Let’s consider a practical example of this
pre-evangelistic diagnosis. We need first to choose a community along with
its culture, say England, more specifically the north of England. Here we
must take care both to avoid easy self-serving cultural stereotyping
(friendly north, unfriendly south) and not to neglect the way in which
English culture permeates certain levels of life and thought, north and
south.
It’s interesting to note when surveying the
location of Orthodox Churches using English amongst primarily convert
communities that these parishes more prevalent in parts of the country that,
historically, have had a strong self of regional autonomy. Since the
geo-political centre of English life has moved to the southeast since the
collapse of the first Industrial Revolution in the late 20th
century, this has left the other regions of England to rediscover an
identity more based on history and precedent than in the south. We can see
this process at work not only beyond England in the Celtic regions of
Britain but within England itself, most notably in the North, the Midlands
and the far West. This search for stability, local authenticity and roots
has perhaps made communities in these areas more open to a Faith that has
precisely these marks in its own self-understanding.

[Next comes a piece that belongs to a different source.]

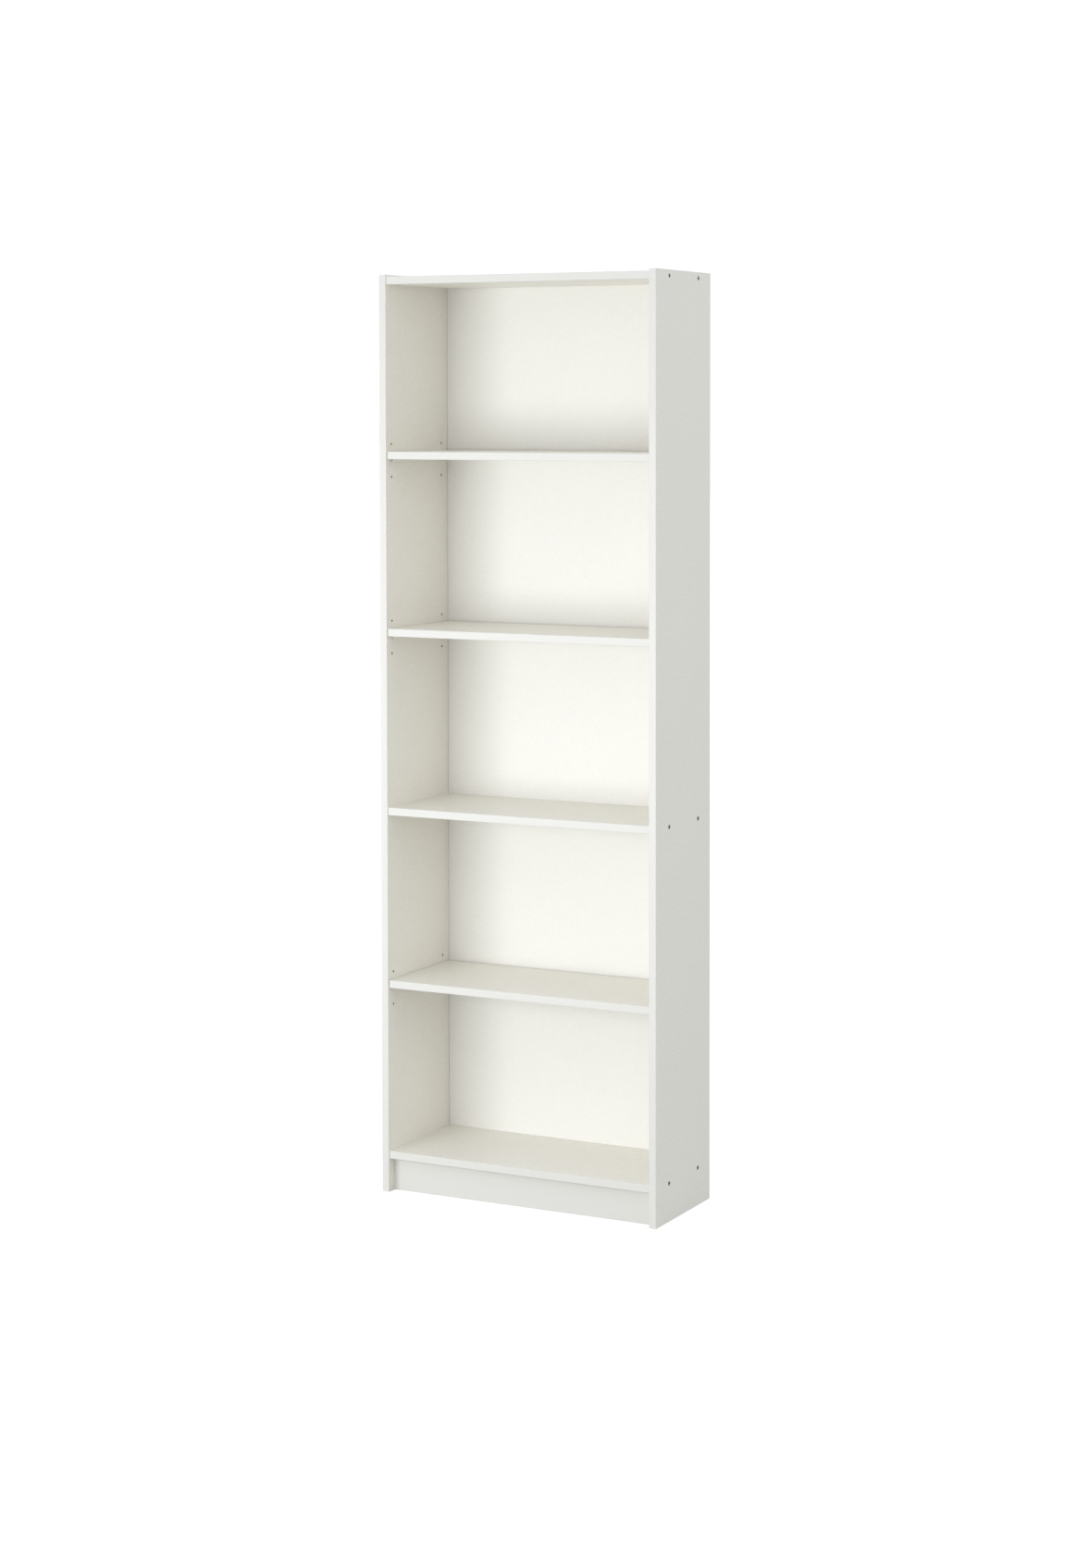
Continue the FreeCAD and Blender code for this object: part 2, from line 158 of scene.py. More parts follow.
class BookcaseFastenerSettings(bpy.types.PropertyGroup):
    """Sizes of the small parts, which fit the holes in the boards."""

    socket: length("Socket", "Hexagon socket of a screw, across the flats", 4 * MM)
    socket_depth: length("Socket depth", "Depth of the hexagon socket", 3 * MM)
    screw_length: length("Screw length", "Whole length of a screw", 50 * MM)
    neck_radius: length("Neck radius", "Smooth neck of a screw", 3.5 * MM)
    core_radius: length("Core radius", "Core of the screw's thread", 2.55 * MM)
    thread_height: length("Thread height", "Crest of the thread above its core", 0.8 * MM)
    thread_pitch: length("Thread pitch", "One turn of the thread", 3 * MM)
    nail_radius: length("Nail radius", "Shank of a nail", 0.7 * MM)
    nail_head: length("Nail head", "Thickness of a nail's head", 0.8 * MM)
    nail_head_radius: length("Nail head radius", "Radius of a nail's head", 1.6 * MM)
    nail_margin: length("Nail margin", "Last nail of a row to the edge of the panel", 60 * MM)
    side_nails: several("Side nails", "Nails along each side", 12)
    board_nails: several("Board nails", "Nails along each fixed board", 4)
    dowel_length: length("Dowel length", "Whole length of a dowel", 29 * MM)
    pin_radius: length("Pin radius", "Shank of a shelf pin", 2.45 * MM)
    pin_bevel: length("Pin bevel", "Rounding of a shelf pin's edges", 0.35 * MM)


class BookcaseStageSettings(bpy.types.PropertyGroup):
    """Floor, light and camera."""

    floor: colour("Floor", "Colour of the floor as it is seen", (0.60, 0.60, 0.60))
    floor_glow: share("Floor glow", "Light that keeps the floor pale in the shade", 0.62)
    floor_bounce: colour("Floor bounce", "Colour of the floor as it lights the bookcase",
                         (0.50, 0.50, 0.49))
    key_power: power("Key", "Power of the large soft light", 52.0)
    key_place: spot("Key place", "Centre of the soft light", (-1.0, -3.15, 0.82))
    key_width: length("Key width", "Width of the soft light", 2.0)
    key_height: length("Key height", "Height of the soft light", 1.35)
    side_power: power("Side light", "Power of the weak light at the right", 16.0)
    side_place: spot("Side place", "Centre of the side light", (4.0, -0.5, 1.5))
    side_size: length("Side size", "Width and height of the side light", 2.0)
    fill: share("Fill", "Brightness of the white room as it lights the bookcase", 0.84, top=4.0)
    backdrop: share("Backdrop", "Brightness of the white room as it is seen", 1.08, top=4.0)
    camera_place: spot("Camera", "Where the camera stands", (2.658, -4.936, 1.5416))
    camera_turn: turn_of("Turn", "Camera turned left of straight ahead", 26.253)
    camera_tilt: turn_of("Tilt", "Camera tilted down", 2.558)
    camera_lens: bpy.props.FloatProperty(name="Lens", description="Focal length in millimetres",
                                         default=66.322)
    camera_shift: bpy.props.FloatVectorProperty(name="Shift", default=(-0.0655, -0.1576), size=2,
                                                description="Lens shift, across and up")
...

It’s easy to see how
the northern English might respond to a faith "wi’ now’t taken out," rather
than in the south and the home counties where the cultural paradigm has
often been, sometimes relentlessly, to modernise at all costs, (whatever
that means!) In many ways this gives the north of England, the Midlands and
the far West a ‘head start’ when it comes to establishing English speaking
Orthodox communities, and this in fact, statistically is what we see, (but,
strangely, less so in the south west).
Finally, and this is necessarily a very cursory
and slight survey of the religious scene in the North of England, we might
identity a problematic factor. It is precisely this distance from the
Establishment in all its forms and the history of non-conformity in the
region that has left the religious culture rather dissipated, derelict and
barren. Since the collapse of non-conformity in the first part of the 20th
century a big gap opened up between this period of decline and the emergence
of English Orthodox communities in the 19080’s onwards, arguably, the new
non-conformity in the North. For a time the house church movement, which had
some of its roots in the north, held forth much promise in the Protestant
tradition but this now seems not the force that it used to be. Orthodoxy now
has a great potential here in the north but, as elsewhere in England, it
continues to be blighted by a tenacious stereotype of being perceived as
"foreign." The historical reluctance of ethnic Orthodox communities to
engage religiously with English culture has, sadly, reinforced this
perception. We in the English use communities need to address this
perception and stereotype urgently by being much more pro-active in our
self-branding as the historic faith of England, (and indeed Britain). The
healing of our region in God, by which I mean the restoration of the
Christian Faith and Church, will start and grow apace with our public
celebration of its saints and the use of every opportunity to engage with
local culture, community and concerns. I would even go so far as to say that
Orthodox (of all jurisdictions) should refer to themselves not as Greek,
Russian, Antiochian, Romanian etc., (as reflecting the Mother churches) but
simply as Orthodox, or as in the case of primarily English use communities,
even, British Orthodox.
When it comes to evangelism in the Orthodox
Church, therefore, we have a lot to do but many opportunities by God to get
going. We need to listen, look, learn and act to put our communities in
better shape to give "a good account of the hope that lies within us." (1
Peter 3:15). For this we have not God’s invitation but God’s command. As St.
Paul said, "woe to me if I do not preach the gospel!" (1 Corinthians 9:16).